Integrated toolkit with web GUI for analysing genetic polymorphisms and their potential effects.
The software takes a VCF file with the genetic variants, annotates it and allows browsing the results in a user-friendly manner.
It uses SnpEff for annotating the VCFs.
Download the repository:
$ git clone https://github.com/mzdravkov/polymorpheus.git
Alternatively, you can download a zip archive by visiting https://github.com/mzdravkov/polymorpheus then clicking on Code->Download ZIP
. Then decompress it.
Go to the root directory of the repository:
$ cd gene_variants
Download SnpEff (If you already have SnpEff, you can use your existing installation. See the note below.):
# Download the latest version
$ wget https://snpeff.blob.core.windows.net/versions/snpEff_latest_core.zip -O SnpEff.zip
# Unzip the files
$ unzip SnpEff.zip
Note: If the installation directory of SnpEff is not
polymorpheus/snpEff
you'll have to change the propertysnpEff_path
inconfig.yaml
to the correct directory
Create a virtual environment and install dependencies:
$ python -m venv env
$ source env/bin/activate
$ pip install -r requirements.txt
To run the web app:
$ python src/run_app.py
Then visit the application on http://127.0.0.1:5000/.
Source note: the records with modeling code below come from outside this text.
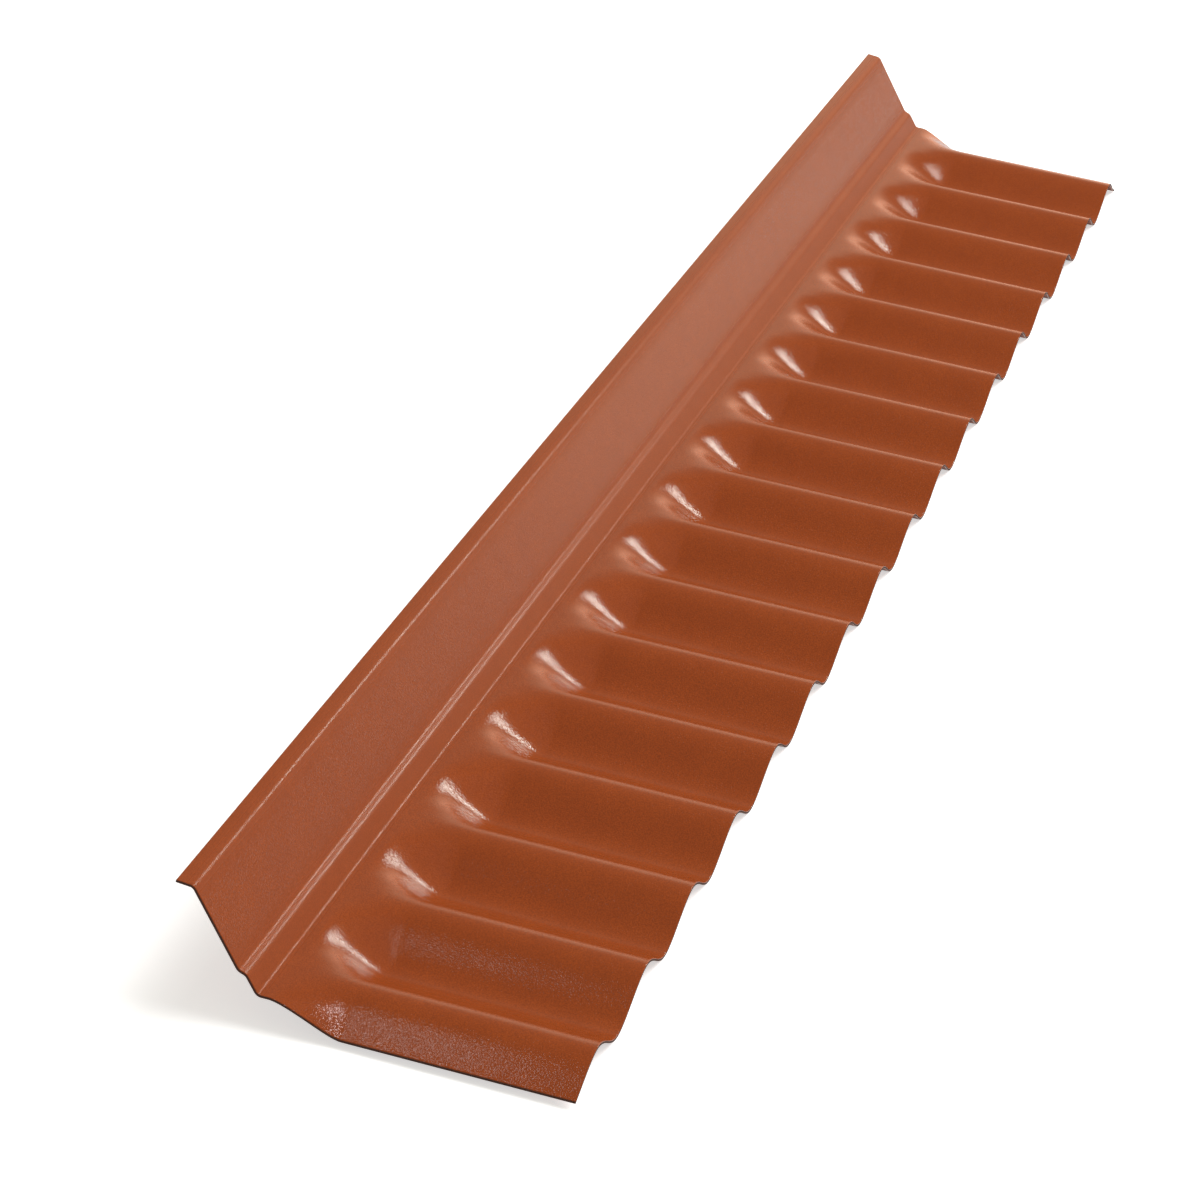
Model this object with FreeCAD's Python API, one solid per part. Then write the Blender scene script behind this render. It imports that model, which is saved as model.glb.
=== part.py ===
"""Corrugated apron flashing: one formed plastic sheet, modelled in millimetres.

X runs along the length, from the near cut end to the far one. Y runs across the sheet, from
the free edge of the apron to the upstand, and Z is up. The sheet lies on the undersides of its
troughs, with the origin on the floor in the middle of its footprint.
"""
import math
import os
import FreeCAD
import Part

# Sheet, and the waves along its length
SHEET_THICKNESS = 1.1
WAVE_PITCH = 62.0
CREST_COUNT = 17
WAVE_DEPTH = 11.2
NEAR_MARGIN = 21.8
FAR_MARGIN = 28.1

# Apron, across its width: flat strip, closed end of the troughs, troughs at full depth
STRIP_WIDTH = 3.6
TROUGH_END_LENGTH = 26.4
TROUGH_LENGTH = 81.0

# How far the rounding at the top and at the bottom of a trough's end pulls its slope
SHOULDER_REACH = 3.6
TROUGH_FOOT_REACH = 4.6

# Half way along its closed end a trough is shallower, and narrower: its flanks start further
# from the crest line there, which gives the end its thumb shape
HALFWAY_DEPTH = 6.2
HALFWAY_FLANK_START = 10.4

# Upstand: the length of each leg on the front skin, and its rise from the level in degrees
FOOT_LENGTH = 7.8
FOOT_RISE = 54.5
STEP_LENGTH = 3.0
STEP_RISE = 19.0
PANEL_LENGTH = 32.3
PANEL_RISE = 55.2
LIP_LENGTH = 6.5
LIP_RISE = 5.0

# Inside radii of the bends
FOOT_BEND_RADIUS = 2.0
STEP_BEND_RADIUS = 2.6
LIP_BEND_RADIUS = 2.0

# A bend takes at most this share of the shorter leg beside it
BEND_SHARE_OF_LEG = 0.45

# The sheet is formed over whole waves and trimmed after; the blank sticks out this far
TRIM_ALLOWANCE = 10.0


def sheet_length():
    """Length of the sheet between its two cut ends."""
    return NEAR_MARGIN + (CREST_COUNT - 1) * WAVE_PITCH + FAR_MARGIN


def wave_knots():
    """Places along the wave where its cubics meet, each with its distance from the nearest crest."""
    waves_before = math.ceil(NEAR_MARGIN / WAVE_PITCH)
    waves_after = math.ceil(FAR_MARGIN / WAVE_PITCH)
    first = NEAR_MARGIN - waves_before * WAVE_PITCH
    count = waves_before + CREST_COUNT - 1 + waves_after
    knots = []
    for wave in range(count):
        crest = first + wave * WAVE_PITCH
        knots.append((crest, 0.0))
        knots.append((crest + HALFWAY_FLANK_START, HALFWAY_FLANK_START))
        knots.append((crest + WAVE_PITCH / 2.0, WAVE_PITCH / 2.0))
        knots.append((crest + WAVE_PITCH - HALFWAY_FLANK_START, HALFWAY_FLANK_START))
    knots.append((first + count * WAVE_PITCH, 0.0))
    return knots


def flank_dip(from_crest, flank_start):
    """Dip of a flank, from 0 at its start to 1 in the trough, and its slope: a cubic with level ends."""
    run = WAVE_PITCH / 2.0 - flank_start
    share = max(from_crest - flank_start, 0.0) / run
    return share**2 * (3.0 - 2.0 * share), 6.0 * share * (1.0 - share) / run


def wave_poles(flank_start):
    """Place and dip of each pole of a wave, with one cubic between each knot and the next."""
    knots = wave_knots()
    poles = [(knots[0][0], 0.0)]
    for (start, start_from_crest), (end, end_from_crest) in zip(knots, knots[1:]):
        third = (end - start) / 3.0
        start_dip, start_slope = flank_dip(start_from_crest, flank_start)
        end_dip, end_slope = flank_dip(end_from_crest, flank_start)
        way = math.copysign(1.0, end_from_crest - start_from_crest)
        poles.append((start + third, start_dip + way * start_slope * third))
        poles.append((end - third, end_dip - way * end_slope * third))
        poles.append((end, end_dip))
    return poles


def wave_surface(rows):
    """Skin drawn by rows of poles, each with its distance from the bend, depth and flank start.

    Along the waves it is cubic, and across them one span that blends all the rows.
    """
    columns = []
    for reach, depth, flank_start in rows:
        columns.append([FreeCAD.Vector(x, -reach, -depth * dip) for x, dip in wave_poles(flank_start)])
    poles = [list(row) for row in zip(*columns)]
    places = [place for place, _ in wave_knots()]
    along = 3
    across = len(rows) - 1
    along_multiplicities = [along + 1] + [along] * (len(places) - 2) + [along + 1]
    across_multiplicities = [across + 1, across + 1]
    surface = Part.BSplineSurface()
    surface.buildFromPolesMultsKnots(
        poles, along_multiplicities, across_multiplicities, places, [0.0, 1.0], False, False, along, across
    )
    return surface.toShape()


def trough_ends():
    """Closed, rounded ends of the troughs, between the flat strip and the full depth."""
    shoulder = STRIP_WIDTH + SHOULDER_REACH
    full_depth = STRIP_WIDTH + TROUGH_END_LENGTH
    foot = full_depth - TROUGH_FOOT_REACH
    rows = [
        (STRIP_WIDTH, 0.0, 0.0),
        (shoulder, 0.0, 0.0),
        ((shoulder + foot) / 2.0, HALFWAY_DEPTH, HALFWAY_FLANK_START),
        (foot, WAVE_DEPTH, 0.0),
        (full_depth, WAVE_DEPTH, 0.0),
    ]
    return wave_surface(rows)


def troughs():
    """Troughs at full depth, carried straight past the free edge."""
    full_depth = STRIP_WIDTH + TROUGH_END_LENGTH
    past_edge = apron_width() + TRIM_ALLOWANCE
    return wave_surface([(full_depth, WAVE_DEPTH, 0.0), (past_edge, WAVE_DEPTH, 0.0)])


def apron_width():
    """Width of the apron from the bend to the free edge."""
    return STRIP_WIDTH + TROUGH_END_LENGTH + TROUGH_LENGTH


def apron():
    """The corrugated skins, given their thickness downwards."""
    downwards = FreeCAD.Vector(0.0, 0.0, -SHEET_THICKNESS)
    return trough_ends().extrude(downwards).fuse(troughs().extrude(downwards))


def leg_direction(rise):
    """Unit vector of a leg that rises by an angle from the level."""
    angle = math.radians(rise)
    return FreeCAD.Vector(0.0, math.cos(angle), math.sin(angle))


def back_normal(rise):
    """Unit vector that points out of the back of a leg."""
    angle = math.radians(rise)
    return FreeCAD.Vector(0.0, math.sin(angle), -math.cos(angle))


def upstand_legs():
    """Length and rise of each straight leg, from the flat strip to the lip."""
    return [
        (STRIP_WIDTH, 0.0),
        (FOOT_LENGTH, FOOT_RISE),
        (STEP_LENGTH, STEP_RISE),
        (PANEL_LENGTH, PANEL_RISE),
        (LIP_LENGTH, LIP_RISE),
    ]


def front_corners(legs):
    """Sharp corners of the front skin, from the trough ends to the tip of the lip."""
    corners = [FreeCAD.Vector(0.0, -STRIP_WIDTH, 0.0)]
    for length, rise in legs:
        corners.append(corners[-1] + leg_direction(rise) * length)
    return corners


def back_corners(corners, legs):
    """Sharp corners of the back skin, one sheet thickness behind the front ones."""
    normals = [back_normal(rise) for _, rise in legs]
    shifted = [corners[0] + normals[0] * SHEET_THICKNESS]
    for corner, before, after in zip(corners[1:-1], normals, normals[1:]):
        mitre = (before + after) * (SHEET_THICKNESS / (1.0 + before.dot(after)))
        shifted.append(corner + mitre)
    shifted.append(corners[-1] + normals[-1] * SHEET_THICKNESS)
    return shifted


def bend_radii(legs):
    """Inside radius of each bend, kept small enough for the legs on both sides of it."""
    wanted = [FOOT_BEND_RADIUS, STEP_BEND_RADIUS, STEP_BEND_RADIUS, LIP_BEND_RADIUS]
    radii = []
    for radius, before, after in zip(wanted, legs, legs[1:]):
        half_turn = math.radians(abs(after[1] - before[1])) / 2.0
        room = BEND_SHARE_OF_LEG * min(before[0], after[0])
        largest = room / math.tan(half_turn) - SHEET_THICKNESS
        radii.append(max(min(radius, largest), 0.0))
    return radii


def skin_edges(corners, radii):
    """Straight runs through the corners, with a tangent arc at each bend."""
    edges = []
    start = corners[0]
    for corner, following, radius in zip(corners[1:-1], corners[2:], radii):
        arriving = (corner - start).normalize()
        leaving = (following - corner).normalize()
        half_turn = arriving.getAngle(leaving) / 2.0
        reach = radius * math.tan(half_turn)
        inward = (leaving - arriving).normalize()
        arc_start = corner - arriving * reach
        arc_middle = corner + inward * (radius / math.cos(half_turn) - radius)
        arc_end = corner + leaving * reach
        edges.append(Part.LineSegment(start, arc_start).toShape())
        edges.append(Part.Arc(arc_start, arc_middle, arc_end).toShape())
        start = arc_end
    edges.append(Part.LineSegment(start, corners[-1]).toShape())
    return edges


def upstand():
    """Flat strip, foot, step, panel and lip: one bent section, carried along the length."""
    legs = upstand_legs()
    front = front_corners(legs)
    back = back_corners(front, legs)
    turns = [after[1] - before[1] for before, after in zip(legs, legs[1:])]
    inside = bend_radii(legs)
    front_radii = [radius if turn > 0 else radius + SHEET_THICKNESS for radius, turn in zip(inside, turns)]
    back_radii = [radius + SHEET_THICKNESS if turn > 0 else radius for radius, turn in zip(inside, turns)]
    strip_cap = Part.LineSegment(back[0], front[0]).toShape()
    lip_cap = Part.LineSegment(front[-1], back[-1]).toShape()
    outline = skin_edges(front, front_radii) + [lip_cap] + skin_edges(back, back_radii)[::-1] + [strip_cap]
    section = Part.Face(Part.Wire(outline))
    knots = wave_knots()
    blank_start = knots[0][0]
    section.translate(FreeCAD.Vector(blank_start, 0.0, 0.0))
    return section.extrude(FreeCAD.Vector(knots[-1][0] - blank_start, 0.0, 0.0))


def lip_reach():
    """How far the lip stands out behind the bend."""
    legs = upstand_legs()
    front = front_corners(legs)
    return max(front[-1].y, back_corners(front, legs)[-1].y)


def trim_block(blank):
    """Block that the sheet is cut to, at both ends and along the free edge."""
    height = blank.BoundBox.ZLength + 2.0 * TRIM_ALLOWANCE
    width = apron_width() + lip_reach() + TRIM_ALLOWANCE
    corner = FreeCAD.Vector(0.0, -apron_width(), blank.BoundBox.ZMin - TRIM_ALLOWANCE)
    return Part.makeBox(sheet_length(), width, height, corner)


def apron_flashing():
    """The whole sheet as one solid, with the origin under the middle of its footprint."""
    blank = upstand().fuse(apron())
    sheet = blank.common(trim_block(blank))
    middle = (lip_reach() - apron_width()) / 2.0
    sheet.translate(FreeCAD.Vector(-sheet_length() / 2.0, -middle, WAVE_DEPTH + SHEET_THICKNESS))
    return sheet.Solids[0]


os.makedirs("parts", exist_ok=True)
flashing = apron_flashing()
flashing.exportStep("parts/apron_flashing.step")
print("volume", round(flashing.Volume), "valid", flashing.isValid(), "faces", len(flashing.Faces))
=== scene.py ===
"""Dressed model of a corrugated apron flashing, in metres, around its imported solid.

The flashing is one formed sheet of terracotta plastic. X runs along its length, Y from the free
edge of the corrugated apron to the upstand, and Z is up, with the floor at zero.
"""
import logging
import math
from dataclasses import dataclass, field
from enum import Enum

import bpy
import numpy as np
from mathutils import Matrix, Vector


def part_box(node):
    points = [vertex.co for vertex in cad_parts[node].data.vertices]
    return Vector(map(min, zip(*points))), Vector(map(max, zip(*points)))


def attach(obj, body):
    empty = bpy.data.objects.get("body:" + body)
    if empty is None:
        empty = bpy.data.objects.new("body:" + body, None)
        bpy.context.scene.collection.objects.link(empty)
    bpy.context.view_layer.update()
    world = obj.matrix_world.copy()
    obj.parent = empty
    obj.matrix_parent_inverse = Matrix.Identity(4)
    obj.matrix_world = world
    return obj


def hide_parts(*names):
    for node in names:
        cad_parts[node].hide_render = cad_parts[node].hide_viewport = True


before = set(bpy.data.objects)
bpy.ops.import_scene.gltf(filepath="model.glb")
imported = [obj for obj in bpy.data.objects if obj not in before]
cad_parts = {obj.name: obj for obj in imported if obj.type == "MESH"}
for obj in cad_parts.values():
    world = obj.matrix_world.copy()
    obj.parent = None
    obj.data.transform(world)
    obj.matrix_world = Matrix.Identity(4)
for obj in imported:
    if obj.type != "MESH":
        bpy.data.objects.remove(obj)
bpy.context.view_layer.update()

LOG = logging.getLogger("apron_flashing")
MM = 0.001
NODE = "apron_flashing"

# Distances of the rows and columns beside a cut edge, as multiples of the rim radius
RIM_STEPS = np.array([0.0, 0.3, 1.0, 2.0])

# Mesh attributes that the finish reads: 1 on a cut edge, where it paints shade and roughens the gloss, and 1
# in a bend of the upstand
RIM_ATTRIBUTE = "rim"
BEND_ATTRIBUTE = "bend"

Colour = tuple[float, float, float]
Place = tuple[float, float, float]

# Rows of the upstand: points (rows, 2) as Y and Z on the front skin, unit normals (rows, 2) that
# point out of the back, and 1 for each row in a bend with 0 for the others
Rows = tuple[np.ndarray, np.ndarray, np.ndarray]


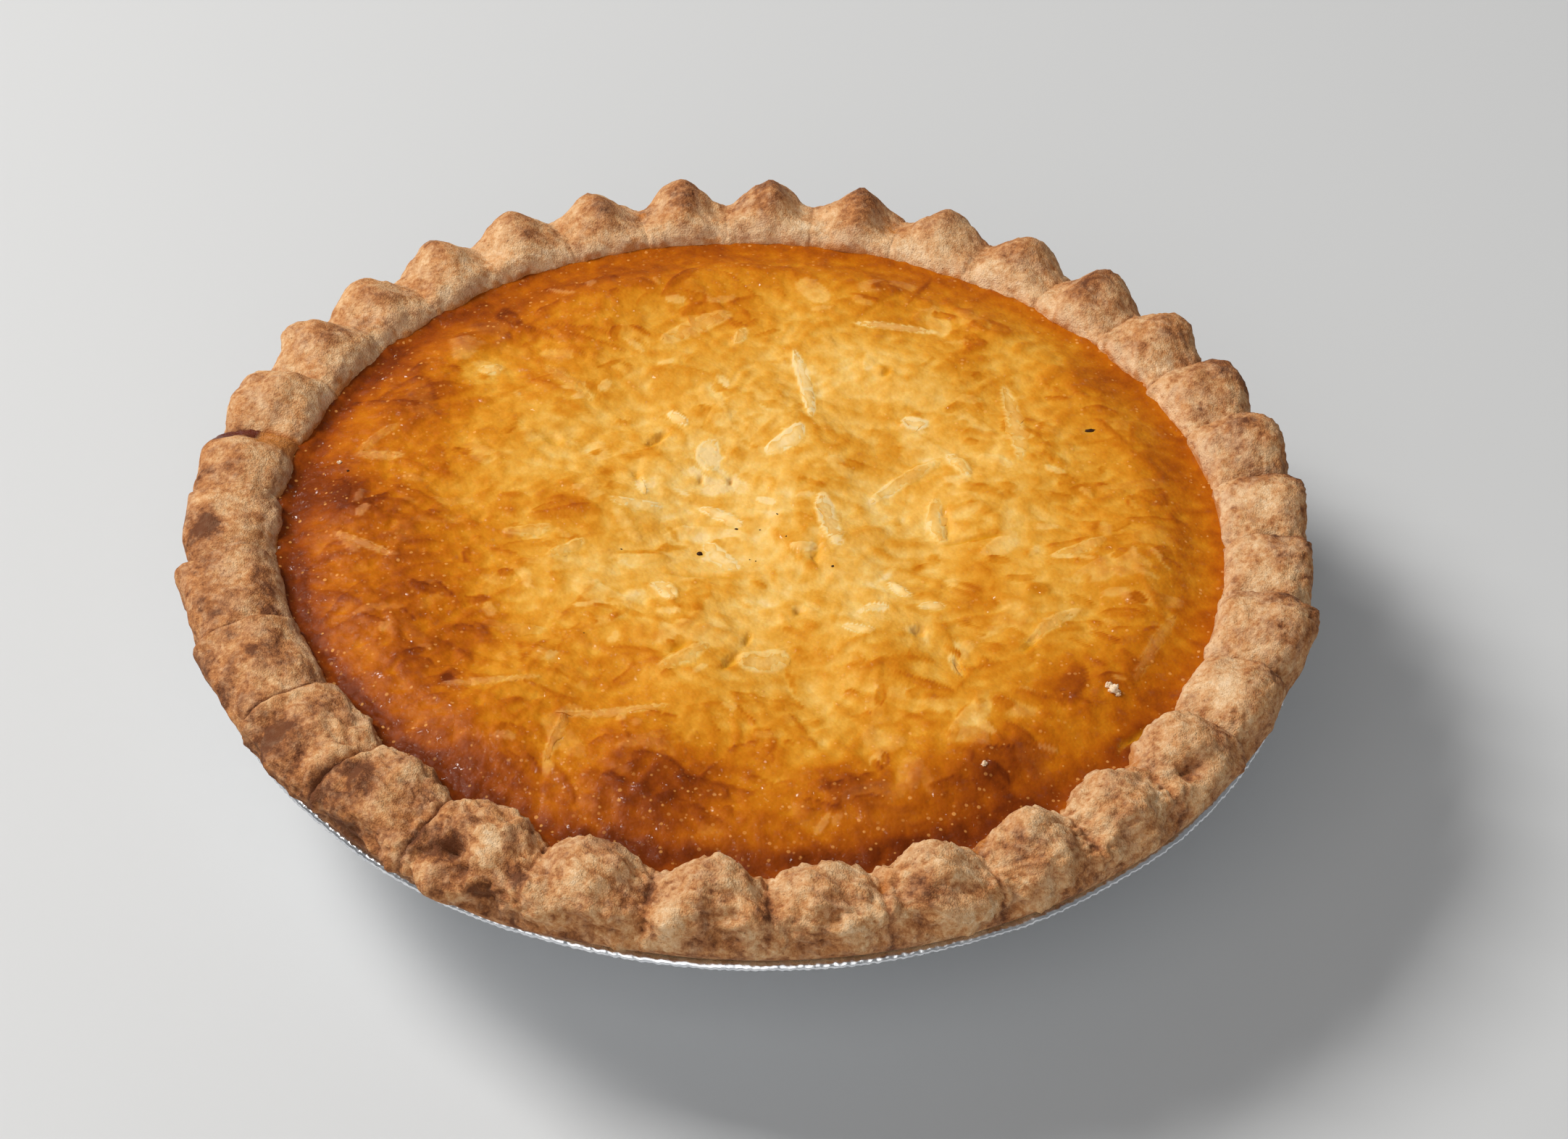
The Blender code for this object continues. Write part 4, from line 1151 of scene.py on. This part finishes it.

Polymorpheus uses the concept of gene sets to specify which genes you're interested in analysing. You can define a gene set by uploading a file with HGNC gene names. Subsequently, when you upload a VCF file you specify which gene set you wish to analyse it against. Polymorpheus will extract polymorphisms from the VCF only for the genes in the gene set.
When you upload a VCF file, Polymorpheus will use SnpEff to annotate it.
Note: The first time you process a VCF that uses a reference genome that hasn't been used before, SnpEff will automatically download it. This may take a few minutes.
Once the VCF is marked as processed then Polymorpheus has already annotated, filtered, parsed and stored the data in a local database for fast access to the data. You can browse the information for the polymorphisms in the VCF, this includes:
- Listing affected genes with information on their function and processes they participate in.
- Listing genetic variants with their predicted effect for a given gene. You can filter them by various properties.
- Embedded genomic browser, showing the variants, transcripts and genes.
- Finding how a polymorphism modifies the protein sequence.